Prompt - Quote the whole listing word for word, please.

Recorded data -
=======
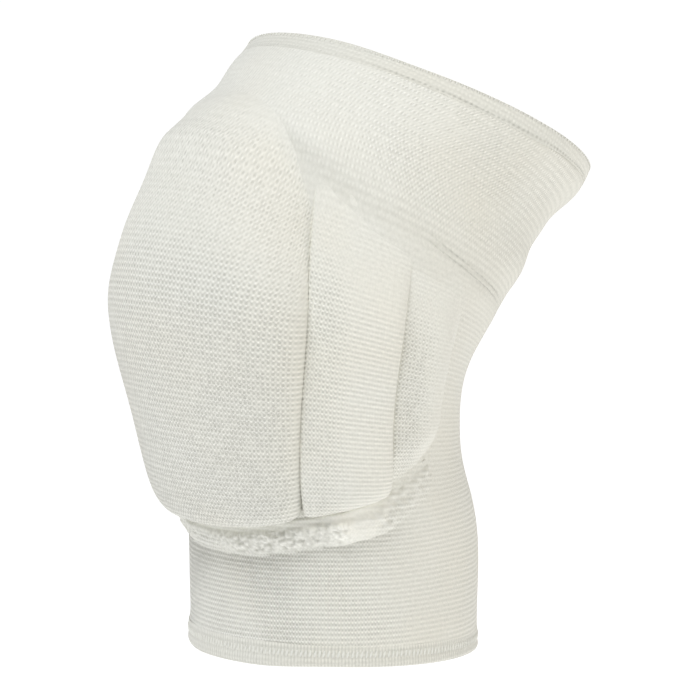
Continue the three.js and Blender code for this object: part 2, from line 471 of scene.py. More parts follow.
def stitches_group():
    """Stitch relief from a place on the knit: beads in rows, slanted ribs, rows and wales, in given amounts. Its Pit
    shade output, the lowness of the relief, is painted shade between the stitches.
    """
    name = "Knit stitches"
    if name in bpy.data.node_groups:
        return bpy.data.node_groups[name]
    number = "NodeSocketFloat"
    takes = [("Place", "NodeSocketVector", None), ("Wale", number, 0.0018), ("Course", number, 0.002)]
    takes += [(kind, number, 0.0) for kind in ("Beads", "Slant", "Rows", "Wales")]
    takes += [("Wobble", number, 0.0003), ("Fine", number, 1.0)]
    group, given, out = new_group(name, takes, [("Height", number), ("Pit shade", number)])
    drift = put(group, "ShaderNodeTexNoise", {"Vector": given["Place"], "Scale": 90.0, "Detail": 2.0})
    centred = put(group, "ShaderNodeVectorMath", {0: drift.outputs["Color"], 1: (0.5, 0.5, 0.5)}, operation="SUBTRACT")
    moved = put(group, "ShaderNodeVectorMath", {0: centred.outputs[0], "Scale": given["Wobble"]}, operation="SCALE")
    place = put(group, "ShaderNodeVectorMath", {0: given["Place"], 1: moved.outputs[0]}, operation="ADD")
    parts = put(group, "ShaderNodeSeparateXYZ", {0: place.outputs[0]}).outputs
    across = sum_up(group, "DIVIDE", parts[0], given["Wale"])
    upward = sum_up(group, "DIVIDE", parts[1], given["Course"])
    x = sum_up(group, "MULTIPLY", across, 2 * math.pi)
    y = sum_up(group, "MULTIPLY", upward, 2 * math.pi)
    rows = sum_up(group, "COSINE", y)
    leaning = sum_up(group, "COSINE", sum_up(group, "ADD", y, 0.5))
    loops = sum_up(group, "MULTIPLY", sum_up(group, "COSINE", x), leaning)
    beads = sum_up(group, "MULTIPLY_ADD", rows, 0.36, sum_up(group, "MULTIPLY", loops, 0.72))
    total = sum_up(group, "MULTIPLY", beads, given["Beads"])
    rising = sum_up(group, "COSINE", sum_up(group, "SUBTRACT", x, y))
    total = sum_up(group, "MULTIPLY_ADD", rising, given["Slant"], total)
    total = sum_up(group, "MULTIPLY_ADD", rows, given["Rows"], total)
    fine = sum_up(group, "MULTIPLY", x, given["Fine"])
    total = sum_up(group, "MULTIPLY_ADD", sum_up(group, "COSINE", fine), given["Wales"], total)
    column = sum_up(group, "ROUND", across)
    course = sum_up(group, "ROUND", upward)
    stitch = put(group, "ShaderNodeCombineXYZ", {0: column, 1: course, 2: 0.0}).outputs[0]
    luck = put(group, "ShaderNodeTexWhiteNoise", {"Vector": stitch}, noise_dimensions="2D").outputs["Value"]
    uneven = sum_up(group, "MULTIPLY_ADD", luck, 0.6, 0.7)
    even = sum_up(group, "MULTIPLY_ADD", sum_up(group, "MULTIPLY", total, uneven), 0.5, 0.5)
    height = sum_up(group, "POWER", sum_up(group, "MAXIMUM", even, 0.0), 1.3)
    # Painted shade between the stitches: the lower the relief, the darker the colour.
    pits = sum_up(group, "SUBTRACT", 1.0, height)
    group.links.new(height, out.inputs["Height"])
    group.links.new(pits, out.inputs["Pit shade"])
    return group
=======
Correct output -
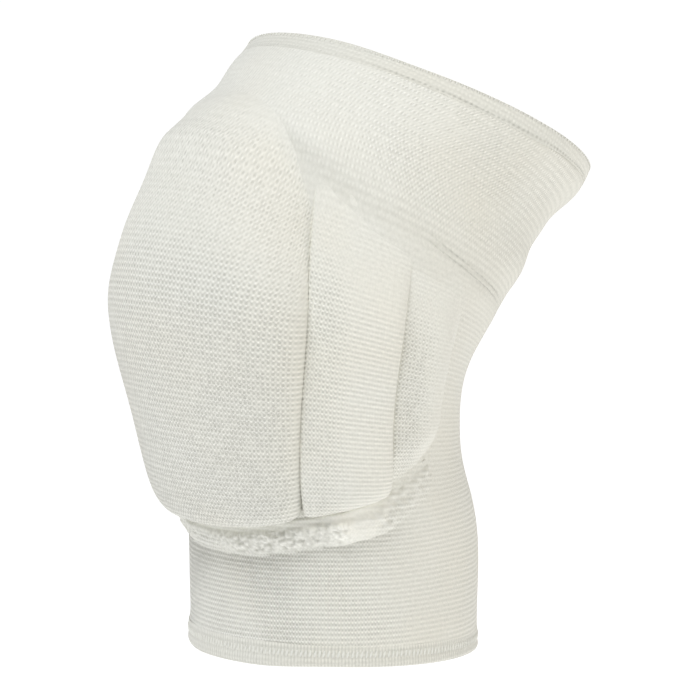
Continue the three.js and Blender code for this object: part 2, from line 471 of scene.py. More parts follow.
def stitches_group():
    """Stitch relief from a place on the knit: beads in rows, slanted ribs, rows and wales, in given amounts. Its Pit
    shade output, the lowness of the relief, is painted shade between the stitches.
    """
    name = "Knit stitches"
    if name in bpy.data.node_groups:
        return bpy.data.node_groups[name]
    number = "NodeSocketFloat"
    takes = [("Place", "NodeSocketVector", None), ("Wale", number, 0.0018), ("Course", number, 0.002)]
    takes += [(kind, number, 0.0) for kind in ("Beads", "Slant", "Rows", "Wales")]
    takes += [("Wobble", number, 0.0003), ("Fine", number, 1.0)]
    group, given, out = new_group(name, takes, [("Height", number), ("Pit shade", number)])
    drift = put(group, "ShaderNodeTexNoise", {"Vector": given["Place"], "Scale": 90.0, "Detail": 2.0})
    centred = put(group, "ShaderNodeVectorMath", {0: drift.outputs["Color"], 1: (0.5, 0.5, 0.5)}, operation="SUBTRACT")
    moved = put(group, "ShaderNodeVectorMath", {0: centred.outputs[0], "Scale": given["Wobble"]}, operation="SCALE")
    place = put(group, "ShaderNodeVectorMath", {0: given["Place"], 1: moved.outputs[0]}, operation="ADD")
    parts = put(group, "ShaderNodeSeparateXYZ", {0: place.outputs[0]}).outputs
    across = sum_up(group, "DIVIDE", parts[0], given["Wale"])
    upward = sum_up(group, "DIVIDE", parts[1], given["Course"])
    x = sum_up(group, "MULTIPLY", across, 2 * math.pi)
    y = sum_up(group, "MULTIPLY", upward, 2 * math.pi)
    rows = sum_up(group, "COSINE", y)
    leaning = sum_up(group, "COSINE", sum_up(group, "ADD", y, 0.5))
    loops = sum_up(group, "MULTIPLY", sum_up(group, "COSINE", x), leaning)
    beads = sum_up(group, "MULTIPLY_ADD", rows, 0.36, sum_up(group, "MULTIPLY", loops, 0.72))
    total = sum_up(group, "MULTIPLY", beads, given["Beads"])
    rising = sum_up(group, "COSINE", sum_up(group, "SUBTRACT", x, y))
    total = sum_up(group, "MULTIPLY_ADD", rising, given["Slant"], total)
    total = sum_up(group, "MULTIPLY_ADD", rows, given["Rows"], total)
    fine = sum_up(group, "MULTIPLY", x, given["Fine"])
    total = sum_up(group, "MULTIPLY_ADD", sum_up(group, "COSINE", fine), given["Wales"], total)
    column = sum_up(group, "ROUND", across)
    course = sum_up(group, "ROUND", upward)
    stitch = put(group, "ShaderNodeCombineXYZ", {0: column, 1: course, 2: 0.0}).outputs[0]
    luck = put(group, "ShaderNodeTexWhiteNoise", {"Vector": stitch}, noise_dimensions="2D").outputs["Value"]
    uneven = sum_up(group, "MULTIPLY_ADD", luck, 0.6, 0.7)
    even = sum_up(group, "MULTIPLY_ADD", sum_up(group, "MULTIPLY", total, uneven), 0.5, 0.5)
    height = sum_up(group, "POWER", sum_up(group, "MAXIMUM", even, 0.0), 1.3)
    # Painted shade between the stitches: the lower the relief, the darker the colour.
    pits = sum_up(group, "SUBTRACT", 1.0, height)
    group.links.new(height, out.inputs["Height"])
    group.links.new(pits, out.inputs["Pit shade"])
    return group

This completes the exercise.